The final question was whether after applying the two-year limitations period for common law fraud to the plaintiff's securities action, defendants were entitled to summary judgment. A cause of action under § 10(b) "accrues when the aggrieved party has either actual knowledge of the violation or notice of facts which, in the exercise of due diligence, would have led to actual knowledge thereof." Vigman v. Community National Bank & Trust Co., 635 F.2d 455, 459 (5th Cir.1981). Due diligence is, of course, a "reasonable man" standard. C. Wright & A. Miller, Federal Practice and Procedure, § 2729, at 560 (1973); therefore, when the plaintiff should have known of alleged violations would ordinarily be resolved by the jury. See e.g., Sharp v. Coopers & Lybrand, 491 F. Supp. 55, 56 n. 2 (E.D.Pa.1980), aff'd in part and vacated in part on other grounds, 649 F.2d 175 (3d Cir.1981); Guarantee Bank v. Laventhal, Krekstein, Horwath & Horwath, No. 75-1842 (E.D.Pa. October 3, 1975), Slip Op. at 10. See also, Goodman v. Mead Johnson & Co., 534 F.2d 566 (3d Cir.1976) (issue of due diligence to be resolved by jury in context of products liability limitations question).
Defendants' summary judgment motion could have been granted only if the date by which plaintiff had actual knowledge or notice of facts imputing knowledge was clear as a matter of law. Summary judgment may not be granted where conflicting inferences can be drawn from the facts. See e.g., Buder v. Merrill Lynch, Pierce, Fenner & Smith, 644 F.2d 690 (8th Cir.1981); Robertson v. Seidman & Seidman, 609 F.2d 583, 591 (2d Cir.1979).
In this case, defendants attempted to establish that plaintiff should have known of any violation as early as November 29, 1977, the date of issuance of one of the Trust's Quarterly Reports (Docket Entry # 16, Affidavit by Christopher Crowley with 34 exhibits attached). However, apart from a number of reports in the business press, see e.g., Exhibit 1, defendants relied most heavily on plaintiff's actual or imputed knowledge because defendants sold their own Trust shares on July 10, 1979 and plaintiff knew or must have known about it. "Any dark scheme which plaintiff attributes to defendants was indisputably over at that date, and the publicity about the sale was notice of the key fact in plaintiff's claim that defendants had sold their Trust shares for a profit." Defendants' Brief at 66. But since the relevant limitations period is two years, plaintiffs are barred from suit only if there were disclosure before March 11, 1979 (two years prior to suit). The defendants' July, 1979 sale of their own shares does not imply that plaintiff knew or should have known anything prior to March 11, 1979.
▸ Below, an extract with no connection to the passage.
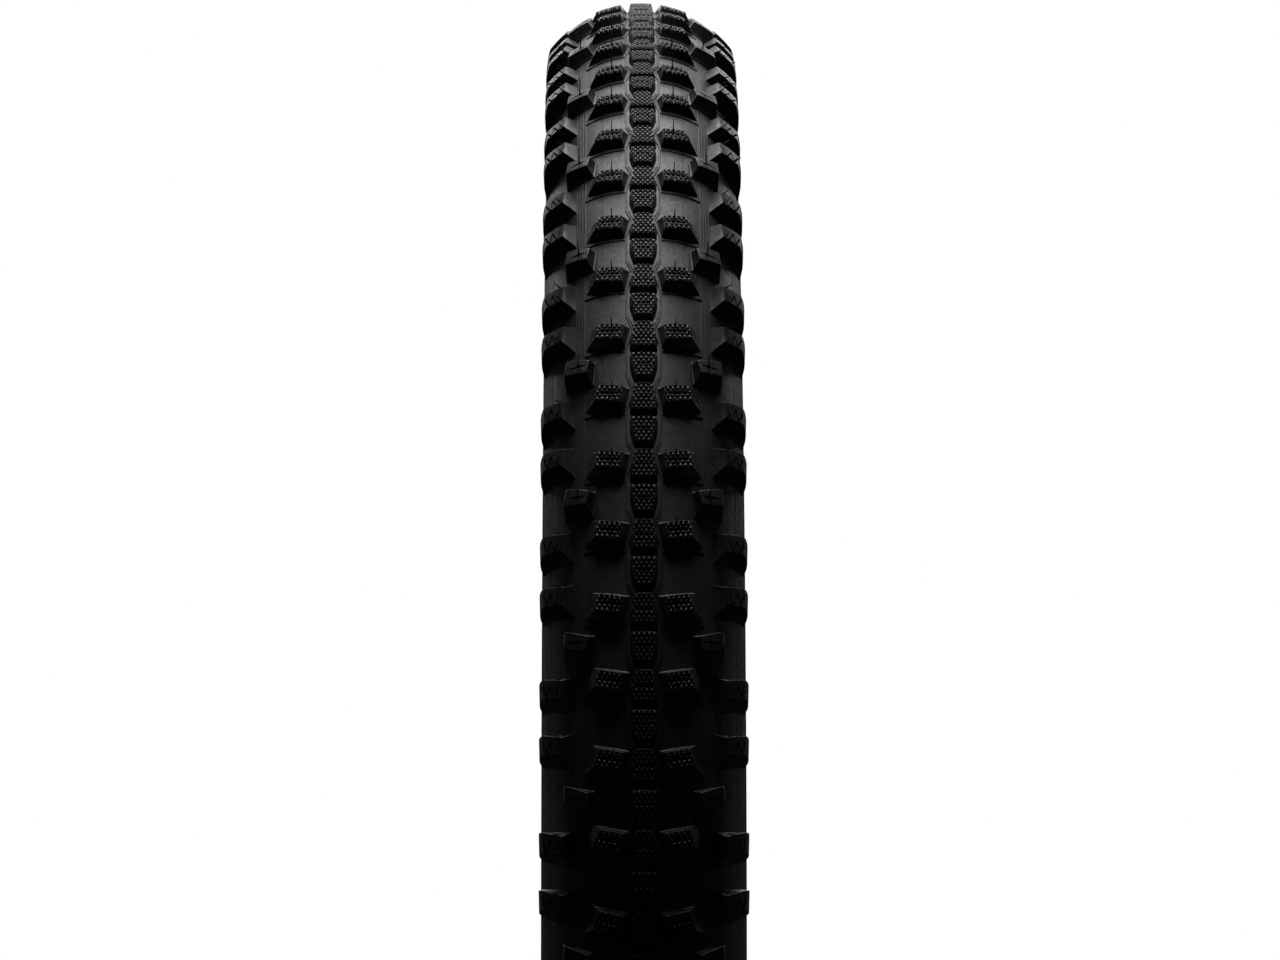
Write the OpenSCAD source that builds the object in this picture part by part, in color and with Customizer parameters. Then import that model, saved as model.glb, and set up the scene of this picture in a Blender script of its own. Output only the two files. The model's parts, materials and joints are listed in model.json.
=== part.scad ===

Defendants also pointed to the significant increase in the price of the REIT's stock during the first three months of 1979. But even if this price rise put plaintiff on constructive notice, this complaint would still have been filed less than two years from the end of that period. The inferences to be drawn from the evidence referred to by *440 defendants are just not sufficiently clear to take the issue away from a jury as a matter of law. Defendants' motion for summary judgment on the ground the action is time barred was therefore denied without prejudice to the entry of judgment for defendants if a jury should find in response to specific interrogatories, that plaintiff knew or should have known of the material facts on which liability is based on or before March 11, 1979.
NOTES[1] Section 501 provides in relevant part:
(a) Any person who ... offers or sells a security in violation of sections 401, 403, 404 or otherwise by means of any untrue statement of a material fact or any omission to state a material fact necessary in order to make the statements made, in the light of the circumstances under which they are made, not misleading ... shall be liable to the person purchasing the security from him ....
(b) Any person who purchases a security in violation of sections 401, 403, 404 or otherwise by means of any untrue statement of a material fact or any omission to state a material fact necessary in order to make the statements made, in the light of the circumstances under which they are made, not misleading ... shall be liable to the person selling the security to him ....
(Emphasis supplied).
[2] This action was filed March 11, 1981 but alleges liability for conduct beginning in November, 1977.